Wenn auch in kleinerer Größe, so haben die meisten Verbindungen ihr weitgehendes Verbot durch die Nazis überstanden und die 68er überlebt. Dies liegt vor allem an einem Grundsatz, für den Verbindungen einstehen: Gemeinschaft. Es handelt sich hierbei nicht um Laissez-faire, sondern um Bundesbrüderlichkeit, wie es in Verbindungskreisen heißt. Wer hier die Frauen benachteiligt sieht, sei darüber informiert, dass es auch gemischte Verbindungen und Damenverbindungen gibt, also Bundesschwestern in einigen Verbindungen ebenfalls vorhanden sind. Das Wesen einer Verbindung ändert sich jedoch, sobald sie nicht nur aus Männern oder Damen besteht. Es handelt sich also bei der Entscheidung, wen man aufnimmt, vor allem um die Frage, welche Art von Vereinsleben man haben möchte und nicht um eine Benachteiligung von Männern oder Frauen. Neben der angeblichen Benachteiligung nun wieder zu dem Vorwurf, dass sich in Verbindungen vor allem politische Gedanken fänden, die rechtsaußen zu verorten seien. Dies ist schon deswegen ein unpassender Vorwurf, da es viel zu viele Verbindungen gibt, die überhaupt keine politische Ausrichtung haben, sondern sich konfessionell oder traditionell verstehen. Es spielt also für die Mitgliedschaft keine Rolle, von wo man herkommt, welcher demokratischen Partei man nahesteht und welche Staatsangehörigkeit man hat. Die weitgehende Mehrheit der Verbindungen bekennt sich vollends zur freiheitlich-demokratischen Grundordnung der Bunderepublik. Nicht wenige Verbindungsstudenten haben daher auch am Grundgesetz mitgewirkt. Außerdem sind viele der sog. rechten Verbindungen weit davon entfernt, extreme Tendenzen zu entwickeln. Sie vertreten eher konservative Positionen, die heute schnell bereits als rechtsradikal gelten, obwohl nichts dergleichen vertreten wird. Ausnahmen bestätigen bekanntlich die Regel, doch lokalisieren sich nur sehr wenige Verbindungen in einem extremen politischen Lager. Weiterhin begegnet einem immer wieder das Gerücht des massiven Biertrinkens. Dazu sei zuallererst gesagt, dass häufiges Biertrinken allgemein unter Studenten üblich ist, also nicht explizit mit Verbindungen zu tun hat. Geselligkeit und Bier können sich gut ergänzen, ob nun bei der Verbindung oder auf irgendeiner Party.

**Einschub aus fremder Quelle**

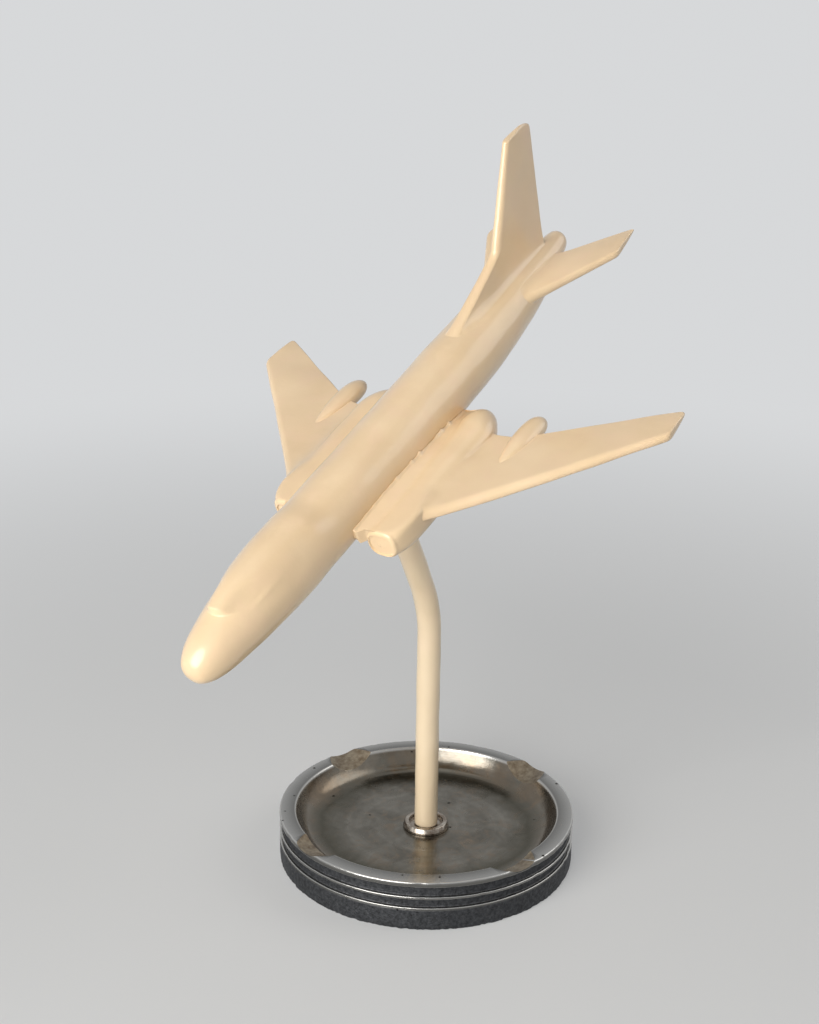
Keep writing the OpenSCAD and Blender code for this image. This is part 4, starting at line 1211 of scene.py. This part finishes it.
# pieces hidden inside keep their own shape
hidden = {"belly_insert": insertBrass, "nose_dowel": brightSteel, "tail_dowel": brightSteel,
          "wing_spar": brightSteel, "root_pins": brightSteel, "fin_pins": brightSteel,
          "tailplane_pin": brightSteel}
for name, material in hidden.items():
    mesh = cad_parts[name].data
    mesh.materials.clear()
    mesh.materials.append(material)


# table, light and camera

stage = {"floor": (0.78, 0.78, 0.77, 1), "back": (0.68, 0.69, 0.70, 1), "worldStrength": 0.09,
         "floorSize": 30.0, "fadeFrom": 0.12, "fadeTo": 0.7, "nearGlow": 0.35,
         "lampAim": (0.01, 0, 0.12), "lampColour": (1.0, 0.985, 0.96)}
# place, width and power of each lamp, in metres and watts
lamps = {"keyLamp": ((1.05, 0.05, 0.45), 1.0, 15.2), "topLamp": ((0.15, -0.1, 1.15), 0.9, 0.7),
         "backLamp": ((-0.6, 0.6, 0.7), 0.8, 2.4)}


def seenRay(tree):  # 1 for what the camera, a reflection or a clear piece shows, 0 for light
    path = node(tree, "LightPath").outputs
    seen = math2(tree, "MAXIMUM", path["Is Camera Ray"], path["Is Glossy Ray"])
    return math2(tree, "MAXIMUM", seen, path["Is Transmission Ray"])


def paleFloor():  # keeps the shadow near the model and fades into the backdrop further out
    def square(body):
        bmesh.ops.create_grid(body, x_segments=1, y_segments=1, size=stage["floorSize"])

    mesh = edited(bpy.data.meshes.new("paleFloor"), square)
    floor = newObject("paleFloor", mesh)
    material, tree, shader, where = blankMaterial("paleFloor", Roughness=0.6)
    shade = grey(tree, patches(tree, where, 180, 2, (0.3, 0.7), to=(0.98, 1.0)))
    tree.links.new(mixColours(tree, 1.0, stage["floor"], shade, "MULTIPLY"), shader.inputs["Base Color"])
    far = node(tree, "VectorMath", {0: where}, operation="LENGTH").outputs["Value"]
    fading = {"Value": far, "From Min": stage["fadeFrom"], "From Max": stage["fadeTo"],
              "To Min": stage["nearGlow"]}
    fade = node(tree, "MapRange", fading, interpolation_type="SMOOTHSTEP").outputs["Result"]
    glow = node(tree, "Emission", {"Color": stage["back"], "Strength": 1.0})
    share = math2(tree, "MULTIPLY", fade, seenRay(tree))
    both = node(tree, "MixShader", {0: share, 1: shader.outputs[0], 2: glow.outputs[0]})
    tree.links.new(both.outputs[0], tree.nodes["Material Output"].inputs["Surface"])
    mesh.materials.append(material)


def paleWorld():
    world = bpy.data.worlds.new("paleWorld")
    scene.world = world
    world.use_nodes = True
    tree = world.node_tree
    light = tree.nodes["Background"]
    light.inputs["Color"].default_value = (0.96, 0.98, 1.0, 1)
    light.inputs["Strength"].default_value = stage["worldStrength"]
    seen = node(tree, "Background", {"Color": stage["back"], "Strength": 1.0})
    choose = node(tree, "MixShader", {0: seenRay(tree), 1: light.outputs[0], 2: seen.outputs[0]})
    tree.links.new(choose.outputs[0], tree.nodes["World Output"].inputs["Surface"])


def softLamp(name):
    place, size, watts = lamps[name]
    lamp = bpy.data.lights.new(name, "AREA")
    lamp.shape, lamp.size, lamp.energy, lamp.color = "DISK", size, watts, stage["lampColour"]
    holder = newObject(name, lamp)
    holder.location = place
    aim = Vector(stage["lampAim"]) - Vector(place)
    holder.rotation_euler = aim.to_track_quat("-Z", "Y").to_euler()


def photoCamera():  # place in millimetres, turns in degrees, lens for a 36 mm wide picture
    view = {"place": (391.1, 277.9, 277.4), "heading": 125.39, "aim": -0.844, "tilt": 17.91,
            "roll": 0.74, "lens": 55.17}
    aim, tilt, roll = (math.radians(view[k]) for k in ("aim", "tilt", "roll"))
    forward = Vector((math.sin(aim) * math.cos(tilt), math.cos(aim) * math.cos(tilt), -math.sin(tilt)))
    level = Vector((math.cos(aim), -math.sin(aim), 0))
    above = level.cross(forward)
    right = level * math.cos(roll) + above * math.sin(roll)
    up = above * math.cos(roll) - level * math.sin(roll)
    turn = Matrix.Rotation(math.radians(view["heading"]), 4, "Z")
    matrix = Matrix((right, up, -forward)).transposed().to_4x4()
    data = bpy.data.cameras.new("photoCamera")
    data.sensor_width, data.lens = 36.0, view["lens"]
    data.clip_start, data.clip_end = 0.01, 50
    camera = newObject("photoCamera", data)
    camera.matrix_world = Matrix.Translation(Vector(view["place"]) * mm) @ turn @ matrix
    scene.camera = camera


paleFloor()
paleWorld()
for name in lamps:
    softLamp(name)
photoCamera()
scene.view_settings.view_transform = "Standard"
print("table, light and camera set")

Persönlichkeitsentwicklung

Verbindungen bauen auf Prinzipien, die den Charakter ausbilden sollen. Sie wollen durch ihre Grundsätze verantwortungsbewusste und mündige Menschen für die Gesellschaft heranbilden, die sich nicht scheuen, für das einzustehen, was ihnen wichtig ist. Dies haben nicht zuletzt die Verbindungstudenten Konrad Adenauer (KV), Clemens August Kardinal von Galen (Ehrenmitglied im CV) oder Dietrich Bonhoeffer (A.V. Igel, verbandsfrei) unter Beweis gestellt.